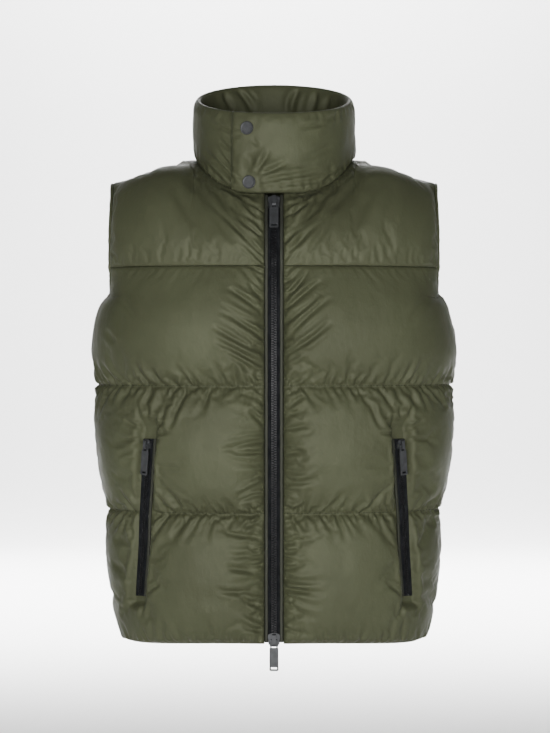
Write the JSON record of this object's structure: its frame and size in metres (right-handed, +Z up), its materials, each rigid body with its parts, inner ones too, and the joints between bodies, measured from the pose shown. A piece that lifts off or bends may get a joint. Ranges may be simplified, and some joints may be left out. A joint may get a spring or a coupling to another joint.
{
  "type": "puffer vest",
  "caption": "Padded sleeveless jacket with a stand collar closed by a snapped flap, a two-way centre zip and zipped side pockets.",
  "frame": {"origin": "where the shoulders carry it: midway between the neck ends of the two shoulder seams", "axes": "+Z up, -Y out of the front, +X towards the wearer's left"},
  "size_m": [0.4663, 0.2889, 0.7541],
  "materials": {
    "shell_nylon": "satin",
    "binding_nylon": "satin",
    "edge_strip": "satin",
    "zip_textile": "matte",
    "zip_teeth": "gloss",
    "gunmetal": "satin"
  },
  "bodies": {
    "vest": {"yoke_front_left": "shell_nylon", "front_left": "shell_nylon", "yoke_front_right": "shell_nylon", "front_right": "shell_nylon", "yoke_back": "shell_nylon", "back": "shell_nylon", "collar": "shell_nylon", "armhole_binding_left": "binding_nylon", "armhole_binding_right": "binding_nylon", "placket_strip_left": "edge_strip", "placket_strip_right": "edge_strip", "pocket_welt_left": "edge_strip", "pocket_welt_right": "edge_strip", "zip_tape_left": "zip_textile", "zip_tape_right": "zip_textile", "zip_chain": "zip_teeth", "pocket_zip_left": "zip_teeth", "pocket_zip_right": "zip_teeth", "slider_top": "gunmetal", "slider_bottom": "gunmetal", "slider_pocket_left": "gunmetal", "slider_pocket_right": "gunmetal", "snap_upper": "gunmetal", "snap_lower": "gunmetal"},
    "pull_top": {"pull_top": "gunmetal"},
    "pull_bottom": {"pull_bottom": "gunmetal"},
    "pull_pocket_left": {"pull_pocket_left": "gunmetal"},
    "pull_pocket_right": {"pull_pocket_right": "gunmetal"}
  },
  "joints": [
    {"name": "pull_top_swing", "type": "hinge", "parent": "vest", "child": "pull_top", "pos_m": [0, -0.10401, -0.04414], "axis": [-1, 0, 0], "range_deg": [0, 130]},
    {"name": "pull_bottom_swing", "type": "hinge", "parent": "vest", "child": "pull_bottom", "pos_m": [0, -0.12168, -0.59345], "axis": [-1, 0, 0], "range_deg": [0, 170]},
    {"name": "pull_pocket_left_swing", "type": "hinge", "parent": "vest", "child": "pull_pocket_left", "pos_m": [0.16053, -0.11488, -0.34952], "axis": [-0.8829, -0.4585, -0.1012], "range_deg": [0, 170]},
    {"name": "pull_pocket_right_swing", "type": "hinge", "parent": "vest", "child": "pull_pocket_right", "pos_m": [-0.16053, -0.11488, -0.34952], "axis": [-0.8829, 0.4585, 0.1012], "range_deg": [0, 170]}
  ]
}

• Required task: Copy out the data shown above without altering anything.

• Task output:
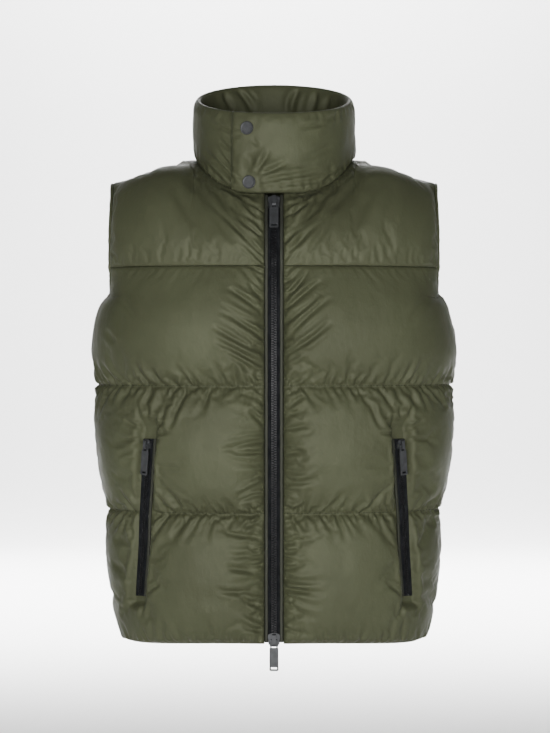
Write the JSON record of this object's structure: its frame and size in metres (right-handed, +Z up), its materials, each rigid body with its parts, inner ones too, and the joints between bodies, measured from the pose shown. A piece that lifts off or bends may get a joint. Ranges may be simplified, and some joints may be left out. A joint may get a spring or a coupling to another joint.
{
  "type": "puffer vest",
  "caption": "Padded sleeveless jacket with a stand collar closed by a snapped flap, a two-way centre zip and zipped side pockets.",
  "frame": {"origin": "where the shoulders carry it: midway between the neck ends of the two shoulder seams", "axes": "+Z up, -Y out of the front, +X towards the wearer's left"},
  "size_m": [0.4663, 0.2889, 0.7541],
  "materials": {
    "shell_nylon": "satin",
    "binding_nylon": "satin",
    "edge_strip": "satin",
    "zip_textile": "matte",
    "zip_teeth": "gloss",
    "gunmetal": "satin"
  },
  "bodies": {
    "vest": {"yoke_front_left": "shell_nylon", "front_left": "shell_nylon", "yoke_front_right": "shell_nylon", "front_right": "shell_nylon", "yoke_back": "shell_nylon", "back": "shell_nylon", "collar": "shell_nylon", "armhole_binding_left": "binding_nylon", "armhole_binding_right": "binding_nylon", "placket_strip_left": "edge_strip", "placket_strip_right": "edge_strip", "pocket_welt_left": "edge_strip", "pocket_welt_right": "edge_strip", "zip_tape_left": "zip_textile", "zip_tape_right": "zip_textile", "zip_chain": "zip_teeth", "pocket_zip_left": "zip_teeth", "pocket_zip_right": "zip_teeth", "slider_top": "gunmetal", "slider_bottom": "gunmetal", "slider_pocket_left": "gunmetal", "slider_pocket_right": "gunmetal", "snap_upper": "gunmetal", "snap_lower": "gunmetal"},
    "pull_top": {"pull_top": "gunmetal"},
    "pull_bottom": {"pull_bottom": "gunmetal"},
    "pull_pocket_left": {"pull_pocket_left": "gunmetal"},
    "pull_pocket_right": {"pull_pocket_right": "gunmetal"}
  },
  "joints": [
    {"name": "pull_top_swing", "type": "hinge", "parent": "vest", "child": "pull_top", "pos_m": [0, -0.10401, -0.04414], "axis": [-1, 0, 0], "range_deg": [0, 130]},
    {"name": "pull_bottom_swing", "type": "hinge", "parent": "vest", "child": "pull_bottom", "pos_m": [0, -0.12168, -0.59345], "axis": [-1, 0, 0], "range_deg": [0, 170]},
    {"name": "pull_pocket_left_swing", "type": "hinge", "parent": "vest", "child": "pull_pocket_left", "pos_m": [0.16053, -0.11488, -0.34952], "axis": [-0.8829, -0.4585, -0.1012], "range_deg": [0, 170]},
    {"name": "pull_pocket_right_swing", "type": "hinge", "parent": "vest", "child": "pull_pocket_right", "pos_m": [-0.16053, -0.11488, -0.34952], "axis": [-0.8829, 0.4585, 0.1012], "range_deg": [0, 170]}
  ]
}